Didn't I even have faith the size of a mustard seed (Matthew 17:20)? I thought my faith was strong. I was an ordained minister; I'd been all over the country preaching in jails, prisons, churches, and biker clubs. I'd seen people healed, saved, and their lives changed, surely I had some measure of faith! So if God heard and answered my prayers for others, why not for my own body?
While in the wheelchair, with husband at work and kids in school, I was bored out of my mind. At that time, the state had some great college grants for people like me, so I enrolled. I had nothing particular in mind, so I took classes that interested me--water exercises, English literature, sign language, and I found a class on grief. Having lost our 16-year-old daughter a few years earlier, I was interested. Not only did that class rip my heart out over and over, it changed the course of my life. I went on to get a degree in counseling with specialty certifications in grief counseling and addiction. And some 25 years later, that certification list has grown as I continue my education to this day.

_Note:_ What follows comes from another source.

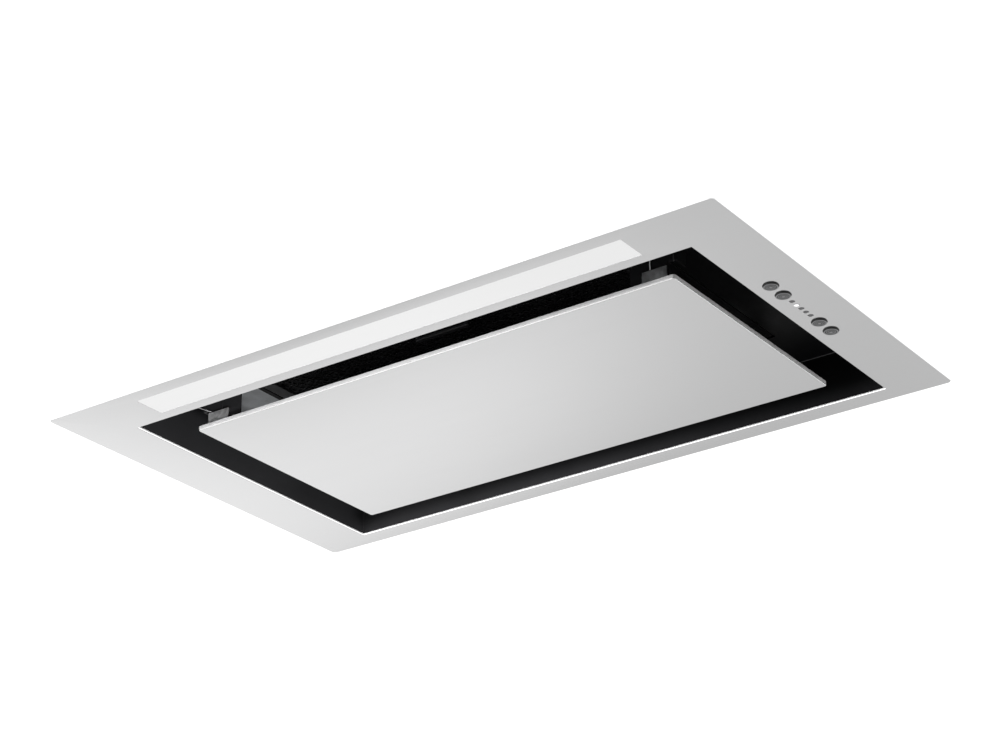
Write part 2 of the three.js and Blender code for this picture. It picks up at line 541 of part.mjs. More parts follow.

God took a situation that I hated, didn't understand, had left me in extreme pain and used it not only for my good, the good of others but also for His glory. Without that wheelchair, I wouldn't have gone to college when I did. I wouldn't have become a counselor. I wouldn't have worked in prisons, for probation and parole, I wouldn't have started groups for addicts, abused women, or grief support. My life, and hopefully, the lives of others, were changed because God had a plan for my future that I couldn't have imagined or seen with a telescope.
When we look at our life situations, we can only see the moment in front of us but when we look to God, we allow Him to intervene on a level that only He can imagine.
"These things I have spoken to you, so that in Me you may have shalom. In the world you will have trouble, but take heart! I have overcome the world!”